In Voladores, 1977, they found thousands of manuscripts in Lirian alphabet! This was kind of a Rosetta Stone, because there were so many ancient languages written in the same alphabet! Nowadays, all of those are exposed at the National Museum in Áster (WIP)
The Cabildo of Voladores (AKA the local gov.) decided in 1980 that the alphabet should be taught in the three schools of the island! a lot of people there began to use it, and thanks to technology, the alphabet has a new hope.
PD: How do I get a Wiki Account?
Comment from The_Cute_Chick on 11 February 2019 at 05:38
You should have a OGF wiki account since you own a territory.
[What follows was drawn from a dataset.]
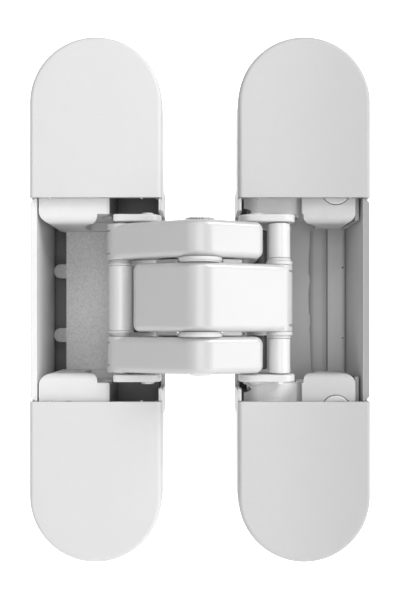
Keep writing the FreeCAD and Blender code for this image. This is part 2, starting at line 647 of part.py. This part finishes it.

Are you following the instructions If not, contact admin why you were not given one when you were allowed to map Liria.
The instructions for using your wiki account should be given when you receive your territory (though I do not have personal experience of this since I acquired mine independently from my territory). Are you following those instructions correctly? Or have you not received any?